20241122 Update: We are pleased to announce that our implementation is now available here: https://anonymous.4open.science/r/psw-i-F35F. We hope this release reinforces your confidence in our work and inspires you to continue supporting our efforts.

评论

Thank you for providing details on the noon-uniform time series case. I think this is a good piece of work and I will keep my score.

评论

Thank you so much for the continuing support -- we truly appreciate it!

评论

We are grateful to all reviewers for their helpful comments regarding our paper. We are pleased that Reviewers 8uNw and 4Wtk appreciate the significance of methodology to enhance time-series imputation, finding our method novel and well-motivated. All reviewers find our empirical results promising. Below is a summary of our responses:

  • To Reviewer fN5T: We have discussed a case where the time-series are irregularly sampled, and proposed some feasible extensions of PSW-I to accommodate it.
  • To Reviewer 8uNw: We have included experiments across different random seeds, clarified the hyper-parameter selection process, underscored the convergence analysis, and conducted additional experiments with noisy dataset.
  • To Reviewer 4Wtk: After thorough discussion, the only remaining concern was the need to add a clarification on gradient calculation in the main text. This is an actionable item, and we have addressed it by including the necessary clarification on page 5, footnote 1. Additionally, we have thoroughly refined the technical justifications and the narrative of the introduction to better highlight the fundamental technical concepts. Therefore, we believe that all concerns raised by Reviewer 4Wtk have now been satisfactorily resolved.

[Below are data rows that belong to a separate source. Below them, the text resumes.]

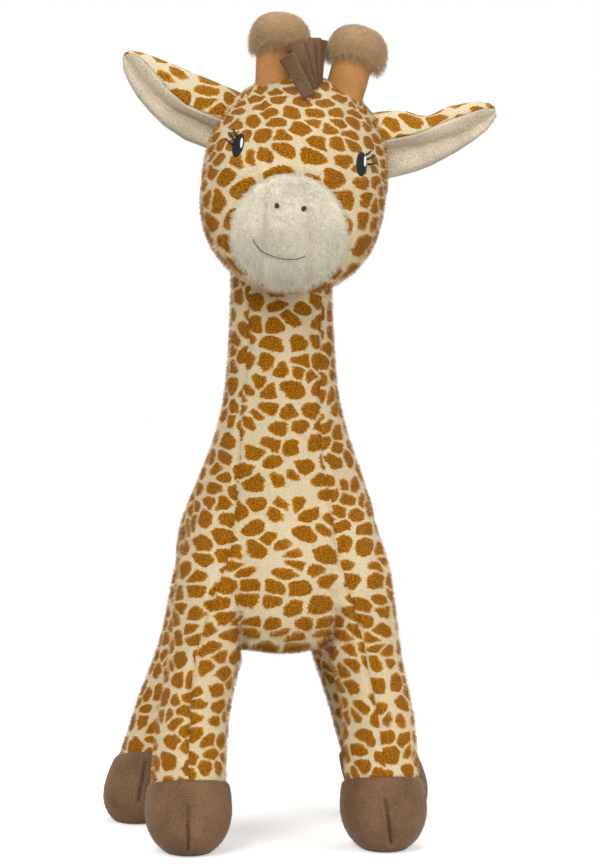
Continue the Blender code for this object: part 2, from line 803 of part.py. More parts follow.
mouth_points = []
for i in range(arc_steps + 1):
    across = -1 + 2 * i / arc_steps
    mouth_points.append((mouth_half_width * across, mouth_drop + mouth_curve * across * across))
mouth_line = surface_tube("mouth_thread", mouth_points, thread / 2, dark_brown)
boolean(mouth_line, "DIFFERENCE", head_clearance)


# Forelock: folded velour strips that stand in a row along the middle seam of the head
def velour_strip(name, root, tip):
    """A flat folded strip in a plane across the head, from its root in the seam to its cut end."""
    way = tip - root
    bm = bmesh.new()
    bmesh.ops.create_cube(bm, size=1)
    bmesh.ops.scale(bm, vec=(strip_width, strip_thickness, way.length), verts=bm.verts)
    strip = add_object(name, mesh_from(bm, name, False), taupe, head_frame)
    strip.location = (root + tip) / 2
    strip.rotation_euler = (0, math.atan2(way.x, way.z), 0)
    rounding = strip.modifiers.new("round_edges", "BEVEL")
    rounding.width = strip_thickness * 0.35
    rounding.segments = 2
    boolean(strip, "DIFFERENCE", head_clearance)
    return strip


for i, (tip_x_share, tip_z_share) in enumerate(strip_tip_shares):
    place_y = forelock_y + strip_pitch * i + (strip_pitch * 0.5 if i else 0)
    root = Vector((0, place_y, skull_radius * strip_root_share))
    tip = Vector((forelock_length * tip_x_share, place_y, forelock_length * tip_z_share))
    velour_strip(f"forelock_strip_{i + 1}", root, tip)


def scalloped(count, place):
    """Points along a fringe edge: place gives the point for a share along and the fringe's reach."""
    steps = count * 4
    points = []
    for i in range(steps + 1):
        along = i / steps
        points.append(place(along, 1 - mane_notch * abs(math.cos(math.pi * count * along))))
    return points


crest_start = math.radians(96)
crest_turn = math.radians(92)


def crest_point(along, reach):
    turn = crest_start - crest_turn * along
    radius = skull_radius + mane_depth * reach
    return radius * math.cos(turn), radius * math.sin(turn)


crest_root = skull_radius * crest_root_share
crest_outline = scalloped(7, crest_point) + arc(crest_root, crest_start - crest_turn, crest_start, 10)
half_mane = mane_thickness / 2
crest = side_plate("mane_head", crest_outline, -half_mane, half_mane, taupe, head_frame)
boolean(crest, "DIFFERENCE", head_clearance)

# Mane down the back of the neck: the same fringe ridge
trunk_clearance = as_cutter(soft_object("trunk_clearance", trunk_mesh, None, inflate=seam_gap))
mane_bottom = neck_base_height + neck_rise * mane_start_share
mane_top = neck_base_height + neck_rise * mane_end_share


def mane_point(along, reach):
    return neck_y + neck_half_width + mane_depth * reach, mane_bottom + (mane_top - mane_bottom) * along


mane_root = neck_y + neck_half_width * mane_root_share
mane_outline = scalloped(8, mane_point) + [(mane_root, mane_top), (mane_root, mane_bottom)]
mane = side_plate("mane_neck", mane_outline, -half_mane, half_mane, taupe)
boolean(mane, "DIFFERENCE", trunk_clearance)

# Tail: a stuffed tube that hangs from the rump, with a velour tuft
tail_root_y = body_y + body_half_length - tail_root_inset
tail_frame = add_empty("tail_frame", (0, tail_root_y, tail_root_height), giraffe, (tail_lean, 0, 0))


def ball(name, radius, parent):
    bm = bmesh.new()
    bmesh.ops.create_uvsphere(bm, u_segments=12, v_segments=8, radius=radius)
    return as_cutter(add_object(name, mesh_from(bm, name), None, parent))


tail_points = [(0, 0, 0), (0, 0, -tail_length * 0.5), (0, 0, -tail_length)]
tail_body = tube("tail", tail_points, tail_radius, spotted, tail_frame, tail_radius_shares)
tail_ball_radius = tail_radius * tail_ball_share
boolean(tail_body, "UNION", ball("tail_root", tail_ball_radius, tail_frame))
tail_socket = ball("tail_socket", tail_ball_radius + running_gap, tail_frame)
boolean(torso_skin, "DIFFERENCE", tail_socket)
boolean(torso_stuffing, "DIFFERENCE", tail_socket)
tuft_profile = [(tuft_radius * r, tuft_length * z) for r, z in tuft_shares]
tuft = turned("tail_tuft", tuft_profile, taupe, tail_frame)
tuft.location = (0, 0, -tail_length - seam_gap)
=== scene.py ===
import math
from contextlib import contextmanager

import bmesh
import bpy
import numpy as np
from mathutils import Matrix, Vector
from mathutils.bvhtree import BVHTree
from mathutils.kdtree import KDTree


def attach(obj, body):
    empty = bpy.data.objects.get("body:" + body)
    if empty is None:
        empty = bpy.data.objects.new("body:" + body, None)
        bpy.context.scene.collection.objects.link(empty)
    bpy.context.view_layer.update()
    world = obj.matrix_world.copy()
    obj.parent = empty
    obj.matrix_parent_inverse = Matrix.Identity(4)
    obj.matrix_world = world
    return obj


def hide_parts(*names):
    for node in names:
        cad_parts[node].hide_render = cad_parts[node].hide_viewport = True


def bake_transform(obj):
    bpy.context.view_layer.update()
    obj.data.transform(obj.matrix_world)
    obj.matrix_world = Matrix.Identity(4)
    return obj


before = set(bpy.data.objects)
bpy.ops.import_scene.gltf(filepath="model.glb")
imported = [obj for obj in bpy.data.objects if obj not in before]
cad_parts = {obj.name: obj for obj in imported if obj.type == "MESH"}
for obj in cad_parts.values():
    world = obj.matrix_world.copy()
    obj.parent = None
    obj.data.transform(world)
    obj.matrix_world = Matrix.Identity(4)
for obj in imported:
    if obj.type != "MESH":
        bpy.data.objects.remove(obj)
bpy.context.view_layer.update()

scene = bpy.context.scene
shift = Vector((-0.0157, -0.0055, 0))

# Camera: the photo's viewing point, and the way from it to a pixel of the photo
azimuth, elevation, distance = math.radians(-5.5), math.radians(3.5), 2.4
target = Vector((0, 0, 0.31)) + shift
back = Vector(
    (math.sin(azimuth) * math.cos(elevation), -math.cos(azimuth) * math.cos(elevation), math.sin(elevation))
)
eye_point = target + back * distance
right = Vector((math.cos(azimuth), math.sin(azimuth), 0))
upward = right.cross(-back)
metres_per_pixel = 0.000755
focal = distance / metres_per_pixel
middle_x, middle_y = 277.5, 428.5
photo_width, photo_height, sensor = 600, 867, 36


def way(px, py):
    return (-back * focal + right * (px - middle_x) - upward * (py - middle_y)).normalized()


def at_depth(px, py, y):
    """The point behind a pixel of the photo at one world y."""
    direction = way(px, py)
    return eye_point + direction * ((y - eye_point.y) / direction.y)


def seen(tree, px, py):
    """The place and normal of a surface behind a pixel of the photo."""
    return tree.ray_cast(eye_point, way(px, py))[:2]


def linked(name, data):
    obj = bpy.data.objects.new(name, data)
    scene.collection.objects.link(obj)
    return obj


camera = linked("camera", bpy.data.cameras.new("camera"))
camera.location = eye_point
camera.rotation_euler = way(photo_width / 2, photo_height / 2).to_track_quat("-Z", "Y").to_euler()
camera.data.sensor_width = sensor
camera.data.lens = focal * sensor / photo_height
scene.camera = camera


# Geometry helpers
def smooth(x, low, high):
    t = np.clip((np.asarray(x, float) - low) / (high - low), 0, 1)
    return t * t * (3 - 2 * t)


def spline_rows(rows, steps):
    """Catmull-Rom through the rows of numbers, steps to a span."""
    rows = np.asarray(rows, float)
    padded = np.vstack([2 * rows[0] - rows[1], rows, 2 * rows[-1] - rows[-2]])
    out = []
    for i in range(1, len(padded) - 2):
        a, b, c, d = padded[i - 1 : i + 3]
        for k in range(steps):
            t = k / steps
            bent = 2 * b + (c - a) * t + (2 * a - 5 * b + 4 * c - d) * t**2
            out.append(0.5 * (bent + (3 * b - a - 3 * c + d) * t**3))
    out.append(rows[-1])
    return np.array(out)


def add(name, points, faces):
    mesh = bpy.data.meshes.new(name)
    mesh.from_pydata([tuple(p) for p in points], [], [tuple(f) for f in faces])
    mesh.validate()
    mesh.shade_smooth()
    return linked(name, mesh)


def grid_faces(rows, columns, closed=False):
    faces = []
    for i in range(rows - 1):
        for j in range(columns if closed else columns - 1):
            k = (j + 1) % columns
            faces.append((i * columns + j, i * columns + k, (i + 1) * columns + k, (i + 1) * columns + j))
    return faces


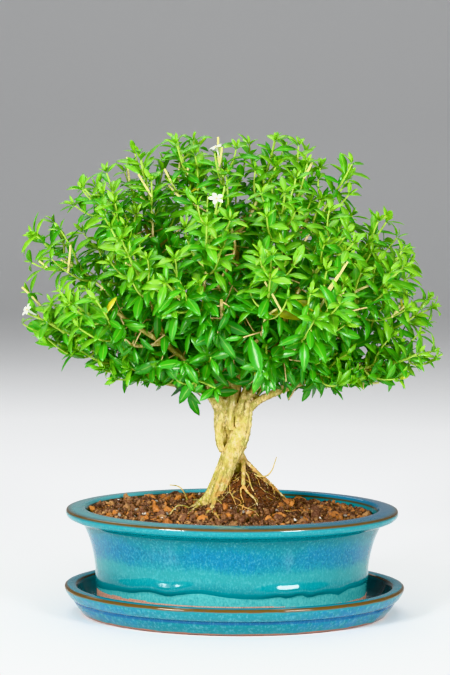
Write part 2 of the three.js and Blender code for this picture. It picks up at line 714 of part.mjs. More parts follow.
const grownSprays = sprays.map((spray) => {
  let grown = null;
  for (let attempt = 0; attempt < sprayAttempts && !grown; attempt++) {
    const tried = spraySolid(spray);
    if (tried && isClear(tried.solid, standing)) grown = tried;
  }
  if (!grown) throw new Error(`no room for spray ${spray.index + 1}`);
  standing.push(boxed(grown.solid));
  addMesh(`leafy_spray_${String(spray.index + 1).padStart(2, '0')}`, atPot(grown.solid), 0x3d9a1e, 0.45);
  return grown;
});

flowerPlaces.forEach((place, index) => {
  const nearest = grownSprays.reduce((a, b) => (b.end.distanceTo(place) < a.end.distanceTo(place) ? b : a));
  const foot = nearest.end.clone().addScaledVector(nearest.axis, 2 * shootRadius + gap);
  const solid = flowerSolid(foot, nearest.axis, seeded(flowerSeed + index));
  if (!isClear(solid, standing)) throw new Error(`no room for flower ${index + 1}`);
  standing.push(boxed(solid));
  addMesh(`flower_${index + 1}`, atPot(solid), 0xf4f3f6, 0.6);
});

export default bonsai;
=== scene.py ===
"""A serissa bonsai in its oval glazed pot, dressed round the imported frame. Everything is in metres in the
frame's own coordinates; lengths in the lists below are in millimetres, from the pot's centre line."""

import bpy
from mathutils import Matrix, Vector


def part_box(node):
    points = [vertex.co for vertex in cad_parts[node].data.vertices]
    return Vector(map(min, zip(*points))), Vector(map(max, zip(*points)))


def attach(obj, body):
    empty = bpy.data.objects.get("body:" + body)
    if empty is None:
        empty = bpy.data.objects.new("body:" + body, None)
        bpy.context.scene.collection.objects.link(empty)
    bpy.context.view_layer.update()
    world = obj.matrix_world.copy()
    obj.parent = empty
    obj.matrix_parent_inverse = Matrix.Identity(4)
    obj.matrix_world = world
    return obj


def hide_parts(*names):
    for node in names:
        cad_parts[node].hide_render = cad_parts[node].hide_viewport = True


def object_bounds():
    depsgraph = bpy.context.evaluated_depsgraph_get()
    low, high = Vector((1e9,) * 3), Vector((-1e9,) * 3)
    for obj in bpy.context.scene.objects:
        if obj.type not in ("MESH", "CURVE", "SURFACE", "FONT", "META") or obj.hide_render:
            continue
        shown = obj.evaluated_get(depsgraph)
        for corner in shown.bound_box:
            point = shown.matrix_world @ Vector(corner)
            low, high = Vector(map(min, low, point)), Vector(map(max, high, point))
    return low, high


bl_info = {
    "name": "Serissa bonsai",
    "version": (1, 0, 0),
    "blender": (4, 5, 0),
    "location": "3D View > Sidebar > Bonsai",
    "description": "Models a serissa bonsai with its oval pot and saucer round a fixed frame",
    "category": "Add Mesh",
}

import math

import bmesh
import bpy
import numpy as np
from bpy.props import FloatProperty, FloatVectorProperty, IntProperty, PointerProperty
from mathutils import Vector, noise
from mathutils.kdtree import KDTree

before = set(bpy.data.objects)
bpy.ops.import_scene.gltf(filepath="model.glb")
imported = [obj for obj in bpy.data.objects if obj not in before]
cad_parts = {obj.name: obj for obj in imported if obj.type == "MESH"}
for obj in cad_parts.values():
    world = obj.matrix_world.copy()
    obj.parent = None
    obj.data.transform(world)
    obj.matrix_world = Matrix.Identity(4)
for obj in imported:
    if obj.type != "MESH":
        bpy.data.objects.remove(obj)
CAD_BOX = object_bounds()
MM = 0.001

# ---- the frame's sizes ----

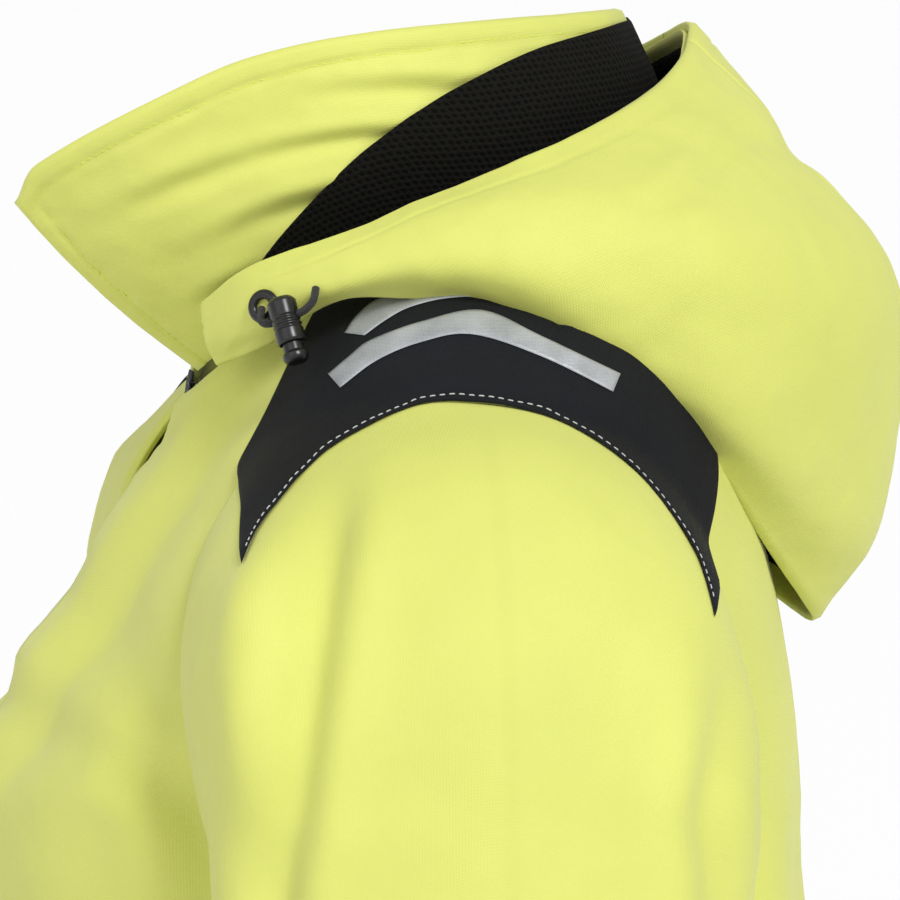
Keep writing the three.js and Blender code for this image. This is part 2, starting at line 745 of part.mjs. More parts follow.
const cord = { radius: 1.5, corner: 6.5, lead: 4, sides: 8 };
const eyelet = { outer: 6.5, inner: 2.8, height: 2 };
const lock = { radius: 5.5, length: 18, above: 6, bore: 4.3, boreDepth: 8.5 };
const plunger = { stem: 3.9, cap: 4.9, capHeight: 4, inside: 4.6 };

const cordStart = 2 * seamGap + eyelet.height;

// The cord leaves its eyelet, runs straight through the lock and goes back in at a slit.
// Distances are along the panel, down it and out of it.
function cordPoints(slope) {
  const flat = 2 * lock.radius;
  const r = cord.corner;
  const arc = (middle, from) =>
    steps(from, from + Math.PI / 2, 4).map((t) => [
      middle - r * Math.cos(t),
      cord.lead + r * Math.sin(t),
    ]);
  const across = [[0, 0], [0, cord.lead * 0.5], ...arc(r, 0), [r + flat / 2, cord.lead + r]];
  const half = across.slice(0, -1).map(([a, d]) => [2 * r + flat - a, d]);
  const all = [...across, ...half.reverse()];
  return all.map(([a, d]) => new THREE.Vector3(-a, d * Math.cos(slope), cordStart + d * Math.sin(slope)));
}

function makeDrawcord(name, matrix, slope, bodyFinish) {
  const flat = 2 * lock.radius;
  const holeA = -(cord.corner + flat / 2);
  const holeD = cord.lead + cord.corner;
  const holeB = holeD * Math.cos(slope);
  const holeH = cordStart + holeD * Math.sin(slope);
  const put = (geometry) => geometry.applyMatrix4(matrix);

  const ringProfile = [
    [eyelet.inner, seamGap],
    [eyelet.outer, seamGap],
    [eyelet.outer - 0.8, seamGap + eyelet.height],
    [eyelet.inner + 0.5, seamGap + eyelet.height],
    [eyelet.inner, seamGap],
  ].map(([x, y]) => new THREE.Vector2(x, y));
  const ring = new THREE.LatheGeometry(ringProfile, 18).rotateX(Math.PI / 2);
  placePair(`${name}_eyelet`, put(geometryOf(solid(ring))), bodyFinish);

  const section = new THREE.Shape();
  section.absarc(0, 0, cord.radius, 0, 2 * Math.PI);
  const path = new THREE.CatmullRomCurve3(cordPoints(slope));
  const tube = new THREE.ExtrudeGeometry(section, {
    steps: 22,
    curveSegments: cord.sides / 2,
    bevelEnabled: false,
    extrudePath: path,
  });
  placePair(`${name}_cord`, put(geometryOf(solid(tube))), material.cord);

  // The lock's axis runs down the panel. A lathe's own axis is Y, which is down here.
  const endB = holeB - lock.above + lock.length;
  const barrelProfile = [
    [0, -lock.above],
    [lock.radius - 1, -lock.above],
    [lock.radius, -lock.above + 1],
    [lock.radius, lock.length - lock.above],
    [lock.bore, lock.length - lock.above],
    [lock.bore, lock.length - lock.above - lock.boreDepth],
    [0, lock.length - lock.above - lock.boreDepth],
  ].map(([x, y]) => new THREE.Vector2(x, y));
  const barrel = new THREE.LatheGeometry(barrelProfile, 20).translate(holeA, holeB, holeH);
  const passage = rodX(cord.radius + runningGap, 4 * lock.radius, holeB, holeH, 12);
  const crossHole = passage.translate([holeA, 0, 0]);
  placePair(`${name}_lock`, put(geometryOf(solid(barrel).subtract(crossHole))), material.plastic);

  const capProfile = [
    [0, endB - plunger.inside],
    [plunger.stem, endB - plunger.inside],
    [plunger.stem, endB + 3.6],
    [plunger.cap, endB + 4],
    [plunger.cap, endB + 4 + plunger.capHeight * 0.5],
    [plunger.cap * 0.75, endB + 4 + plunger.capHeight * 0.9],
    [0, endB + 4 + plunger.capHeight],
  ].map(([x, y]) => new THREE.Vector2(x, y));
  const cap = new THREE.LatheGeometry(capProfile, 20).translate(holeA, 0, holeH);
  placePair(`${name}_lock_plunger`, put(geometryOf(solid(cap))), material.plastic);
}

// A frame on a surface at an eyelet: away from the slit, down the panel and out of it
function frameBetween(surface, eyeletAt, slitAt) {
  const [from, to] = [surface(...eyeletAt), surface(...slitAt)];
  const away = from.clone().sub(to).normalize();
  const middle = eyeletAt.map((value, i) => (value + slitAt[i]) / 2);
  const outward = normalOf(surface, ...middle);
  outward.addScaledVector(away, -outward.dot(away)).normalize();
  const down = new THREE.Vector3().crossVectors(outward, away);
  return new THREE.Matrix4().makeBasis(away, down, outward).setPosition(from);
}

// Where each cord comes out and goes in on its surface, and how far it stands out from it
const hoodCordPlace = { eyelet: [14.88, 0.52], slit: [14.3, 0.56], slope: degrees(38) };
const hemCordPlace = { eyelet: [9.72, 6.5], slit: [9.72, 7.2], slope: degrees(30) };

function makeDrawcords() {
  const hood = frameBetween(hoodSurface, hoodCordPlace.eyelet, hoodCordPlace.slit);
  makeDrawcord("hood", hood, hoodCordPlace.slope, material.plastic);
  const hem = frameBetween(bodyGrid, hemCordPlace.eyelet, hemCordPlace.slit);
  makeDrawcord("hem", hem, hemCordPlace.slope, material.plastic);
}

makeBody();
makeReflectiveStrips();
makeSleeves(bodyBlock(seamGap));
makeCollar();
makeHood(bodyBlock(2 * seamGap + tapeThickness));
makeZip();
makePlacket();
makePockets(bodyBlock(seamGap));
makeHangerLoop();
makeDrawcords();

export default jacket;
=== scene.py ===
# Hooded foul weather jacket: hood down, collar open, arms hanging
import math
import random

import bpy
import numpy as np
from mathutils import Matrix, Vector, noise
from mathutils.bvhtree import BVHTree


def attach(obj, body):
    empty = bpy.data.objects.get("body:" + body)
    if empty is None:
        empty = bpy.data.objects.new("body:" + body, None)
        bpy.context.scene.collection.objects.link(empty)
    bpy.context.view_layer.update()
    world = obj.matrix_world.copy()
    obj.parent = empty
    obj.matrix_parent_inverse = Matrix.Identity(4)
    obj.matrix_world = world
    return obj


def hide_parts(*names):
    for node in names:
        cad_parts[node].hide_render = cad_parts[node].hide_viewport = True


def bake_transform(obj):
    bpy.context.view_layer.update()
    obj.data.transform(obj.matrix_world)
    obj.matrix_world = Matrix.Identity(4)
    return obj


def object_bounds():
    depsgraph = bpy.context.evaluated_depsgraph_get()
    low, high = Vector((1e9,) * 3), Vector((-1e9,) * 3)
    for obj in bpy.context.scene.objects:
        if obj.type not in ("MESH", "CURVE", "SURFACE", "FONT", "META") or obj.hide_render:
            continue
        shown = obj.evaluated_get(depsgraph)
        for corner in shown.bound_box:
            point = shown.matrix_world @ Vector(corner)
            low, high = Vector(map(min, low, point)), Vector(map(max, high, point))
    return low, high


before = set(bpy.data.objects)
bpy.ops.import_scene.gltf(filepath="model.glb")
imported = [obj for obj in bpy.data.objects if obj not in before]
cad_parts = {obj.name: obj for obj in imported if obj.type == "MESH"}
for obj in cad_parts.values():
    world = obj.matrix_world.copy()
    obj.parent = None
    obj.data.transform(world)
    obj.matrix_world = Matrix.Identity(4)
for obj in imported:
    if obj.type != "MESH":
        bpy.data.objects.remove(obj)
cadBox = [list(corner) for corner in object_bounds()]
random.seed(11)
mm = 0.001
sides = {"left": 1, "right": -1}
print("frame loaded")

# ---- camera and light ----
cameraPlace = {"target": (0.1, 0, -0.05), "azimuth": 82, "elevation": 6, "distance": 2.5, "lens": 263.2}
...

Please refer to our detailed responses to each point raised. We have also uploaded a revised manuscript with changes highlighted in blue. Hopefully our revisions and clarifications reinforce your confidence and support in our work.

Thank you again for your valuable time and expertise.

AC 元评审

This submission tackles missing data imputation for time series via a new discrepancy measure. They target some difficult issues such as non-stationarity and periodicities, showing that the proposed proximal spectrum Wasserstein allows flexible learning and is amenable to the imputation framework. Reviewers concerns seemed addressed after the rebuttal phase. In particular, they already found the work novel with theoretical support and some questions and technical details were largely resolved.

审稿人讨论附加意见

Adequate discussion in response period

最终决定

Accept (Poster)

公开评论

Dear authors,

Thanks for a great paper; it was a really good read. Is it possible to get the code? I noticed that the code on github is deleted, Is there a new repository link? Thank you

公开评论

Thank you very much for your interest and appreciation. Some refinement is needed to enhance the quality and exposure of the repo before official releasing. We will open a thread to perform it ASAP after completing an approaching deadline.